Vers un droit des brevets différencié ?

Vers un droit des brevets différencié ?

Section 5

Vers un droit des brevets différencié ?

Si une réforme monolithique visant le droit des brevets dans son ensemble est peu susceptible d’aboutir, pourquoi ne pas imaginer un droit des brevets que l’on pourrait qualifier de différencié, avec des standards différents pour des industries différentes ?

Nous l’avons vu, les différences sont vastes entre les industries informatiques et pharmaceutiques. Pour la seconde, le droit des brevets actuel ne pose pas de problème majeur, à tout le moins pas en ce qui concerne la pratique du patent trolling.

Par contre, le domaine informatique est touché de plein fouet. Ainsi, si l’on décide de poursuivre dans la voie de la brevetabilité des logiciels et que l’on veut, en même temps, limiter l’impact des trolls, des standards différents pour cette industrie semblent pouvoir corriger ou limiter les effets négatifs de ceux-ci.

Outre les réformes ayant trait à la qualité des brevets résultant d’un examen plus approfondi de l’état de la technique et du caractère véritablement nouveau de l’invention, d’autres modifications, plus substantielles, pourraient intervenir.

A. Chuang propose une série de mesures, destinées à l’industrie informatique, qui pourrait limiter l’impact des trolls220. Premièrement, il indique qu’une durée de protection inférieure à vingt ans serait bienvenue. En effet, le domaine informatique est caractérisé par une évolution extrêmement rapide des technologies qui ont, par conséquent, un cycle de vie de plus en plus court. La plupart des sociétés informatiques sont incapables de tirer profit de leur invention durant toute la durée de la protection offerte par le brevet. De plus, ces brevets, souvent dormants et oubliés de tous, constituent une arme de choix pour les trolls qui peuvent alors commettre un hold-up. Une durée de vie plus courte pour l’industrie pharmaceutique ne serait, par contre, pas appropriée; l’activité de cette dernière repose, en effet, sur quelques brevets de grande valeur, souvent acquis après de nombreuses années de recherche.

Ensuite, il conviendrait de limiter les dommages et intérêts accordés aux détenteurs de brevets logiciels. Ceux-ci devraient être estimés en fonction de l’importance de la contribution du brevet du troll dans l’invention litigieuse. L’introduction du four-factor test limite déjà le risque, pour un contrefacteur, d’écoper d’une injonction de cessation permanente. Il conviendrait d’introduire une méthode pour estimer, clairement, et en équité, les dommages et intérêts que serait en droit de recevoir le troll.

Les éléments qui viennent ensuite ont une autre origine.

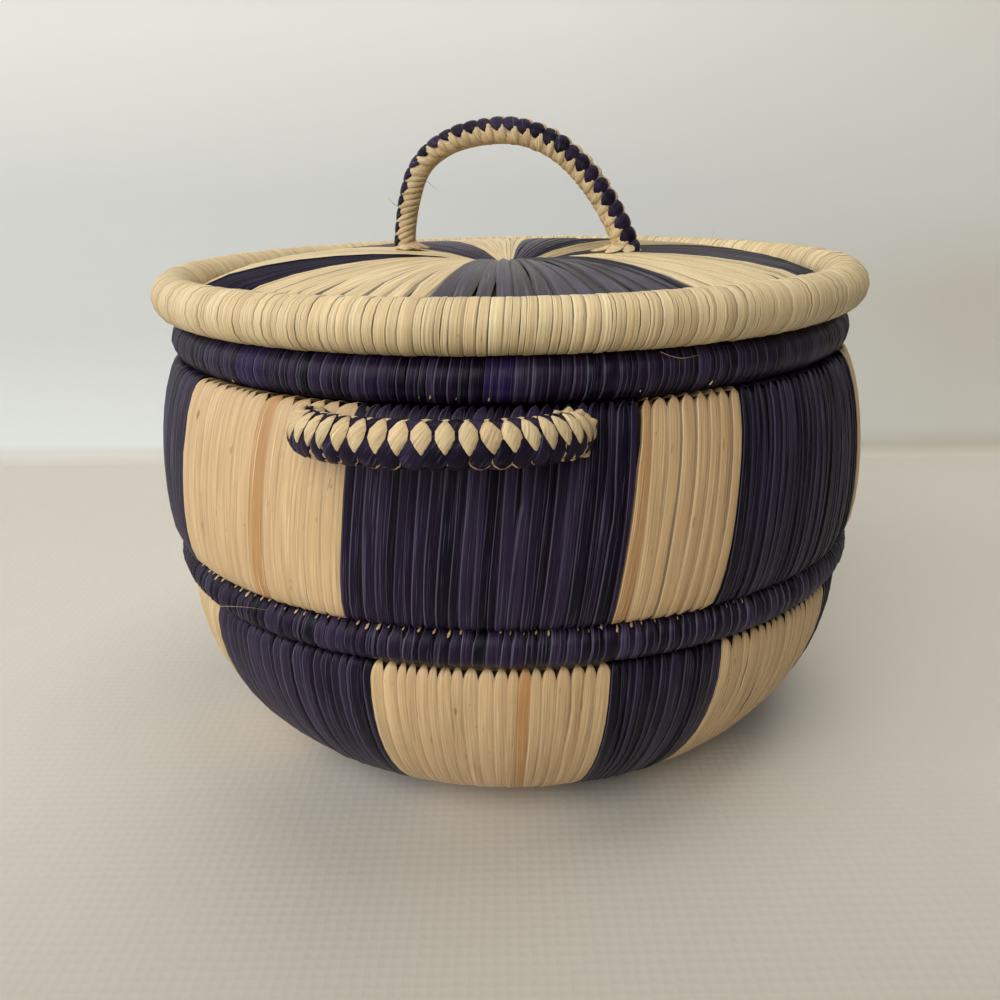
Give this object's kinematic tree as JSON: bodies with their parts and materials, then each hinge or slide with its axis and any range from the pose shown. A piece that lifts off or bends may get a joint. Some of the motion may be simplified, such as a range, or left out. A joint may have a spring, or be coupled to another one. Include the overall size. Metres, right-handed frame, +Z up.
{
  "type": "lidded woven basket",
  "caption": "Round basket of wrapped grass coils in natural and purple checks, with a lift-off lid, a braided lid handle and braided side handles.",
  "frame": {"origin": "middle of the base's flat underside, on the surface that the basket stands on", "axes": "+Z up along the basket's axis, -Y towards the front handle and +Y towards the back one, +X to the right seen from the front"},
  "size_m": [0.2844, 0.328, 0.246],
  "materials": {
    "natural_strips": "satin, undyed palm strips",
    "purple_strips": "satin, palm strips dyed dark purple",
    "two_colour_braid": "satin, natural and dark purple strips braided",
    "grass_core": "matt, bundled grass"
  },
  "bodies": {
    "basket": {"base_core": "grass_core", "base_wrap": "natural_strips", "base_knot": "natural_strips", "lower_wall_core": "grass_core", "lower_wall_wrap_01": "purple_strips", "lower_wall_wrap_02": "natural_strips", "lower_wall_wrap_03": "purple_strips", "lower_wall_wrap_04": "natural_strips", "lower_wall_wrap_05": "purple_strips", "lower_wall_wrap_06": "natural_strips", "lower_wall_wrap_07": "purple_strips", "lower_wall_wrap_08": "natural_strips", "lower_wall_wrap_09": "purple_strips", "lower_wall_wrap_10": "natural_strips", "lower_wall_wrap_11": "purple_strips", "lower_wall_wrap_12": "natural_strips", "mid_coil_core": "grass_core", "mid_coil_wrap": "purple_strips", "upper_wall_core": "grass_core", "upper_wall_wrap_01": "natural_strips", "upper_wall_wrap_02": "purple_strips", "upper_wall_wrap_03": "natural_strips", "upper_wall_wrap_04": "purple_strips", "upper_wall_wrap_05": "natural_strips", "upper_wall_wrap_06": "purple_strips", "upper_wall_wrap_07": "natural_strips", "upper_wall_wrap_08": "purple_strips", "upper_wall_wrap_09": "natural_strips", "upper_wall_wrap_10": "purple_strips", "upper_wall_wrap_11": "natural_strips", "upper_wall_wrap_12": "purple_strips", "rim_coil_core": "grass_core", "rim_coil_wrap": "purple_strips", "front_handle_core": "grass_core", "front_handle_braid": "two_colour_braid", "front_handle_lashing_left": "natural_strips", "front_handle_lashing_right": "natural_strips", "back_handle_core": "grass_core", "back_handle_braid": "two_colour_braid", "back_handle_lashing_left": "natural_strips", "back_handle_lashing_right": "natural_strips"},
    "lid": {"lid_disc_core": "grass_core", "lid_petal_01": "purple_strips", "lid_petal_02": "natural_strips", "lid_petal_03": "purple_strips", "lid_petal_04": "natural_strips", "lid_petal_05": "purple_strips", "lid_petal_06": "natural_strips", "lid_petal_07": "purple_strips", "lid_petal_08": "natural_strips", "lid_petal_09": "purple_strips", "lid_petal_10": "natural_strips", "lid_knot": "natural_strips", "lid_rim_core": "grass_core", "lid_rim_wrap": "natural_strips", "lid_locating_coil": "natural_strips", "lid_handle_core": "grass_core", "lid_handle_braid": "two_colour_braid", "lid_handle_lashing_left": "natural_strips", "lid_handle_lashing_right": "natural_strips"}
  },
  "joints": [
    {"name": "lid_lift", "type": "slide", "parent": "basket", "child": "lid", "axis": [0, 0, 1], "range_m": [0, 0.08]}
  ]
}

Enfin, A. Chuang propose que des critères de brevetabilité plus stricts soient mis en place dans le cas des brevets logiciels, tant au niveau du caractère évident de l’invention que de la documentation à fournir par le déposant.

Souvent, l’Office des brevets n’a pas les ressources nécessaires pour établir un état des lieux suffisant de l’état de la technique et délivre alors des brevets de mauvaise qualité. Si le déposant devait fournir lui-même une documentation fouillée de l’état de la technique, cela allègerait non seulement le travail de l’Office mais cela découragerait aussi les déposants trop audacieux d’introduire une demande infondée.

220 A. CHUANG, « Fixing the failures of software patent protection: deterring patent trolling by applying industry- specific patentability standards », Southern California Interdisciplinary Law Journal, 2006, vol. 16, spéc. pp. 236-243.

De nombreux auteurs ne sont guère favorables à un droit des brevets différencié car il est « difficile à implémenter »221 : selon eux, les brevetés vont tenter de se positionner dans la catégorie qui obtient le traitement le plus favorable et le problème ne sera pas résolu.